Why a Victorian Mystery Still Echoes Today

In any team project, the question of who really came up with the idea can feel urgent — and unfair.

Harriet Taylor Mill’s story is more than a who-did-what puzzle. It forces us to ask what it means to be the author of an idea. Can a thinker change philosophy forever without leaving a full book behind? If two minds grow so close that they can’t tell where one thought ends and the next begins, does it even make sense to split the credit?

These questions are not just about the past. They surface whenever a group project leaves someone’s name off the title, or when a historical figure’s wife is dismissed as a mere “muse.” Harriet’s case is extreme because Mill destroyed her letters after her death and wrote so passionately about her genius — yet his own society would have greeted a woman’s name on a political treatise with scepticism. Deciding how much to believe him means weighing love, loss, and the habits of an age that rarely let women hold the pen in public. The evidence may never settle the argument.

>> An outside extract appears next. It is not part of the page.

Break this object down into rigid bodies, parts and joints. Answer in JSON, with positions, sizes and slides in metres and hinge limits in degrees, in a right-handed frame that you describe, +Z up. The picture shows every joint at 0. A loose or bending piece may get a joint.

But keeping the argument alive reminds us that philosophy is often a conversation, not a solo performance.

Think about it

  1. If two people work so closely that they can’t separate their ideas, should we try to assign credit anyway, or should we just care that the ideas exist?
  2. Imagine a friend tells you that your best suggestion in a group project was actually their idea first. What kind of evidence would you need to change your mind?
  3. Harriet’s letters were destroyed by her husband. If you could read one lost letter today, what question would you hope it answered — and could a single letter ever really settle a dispute like this?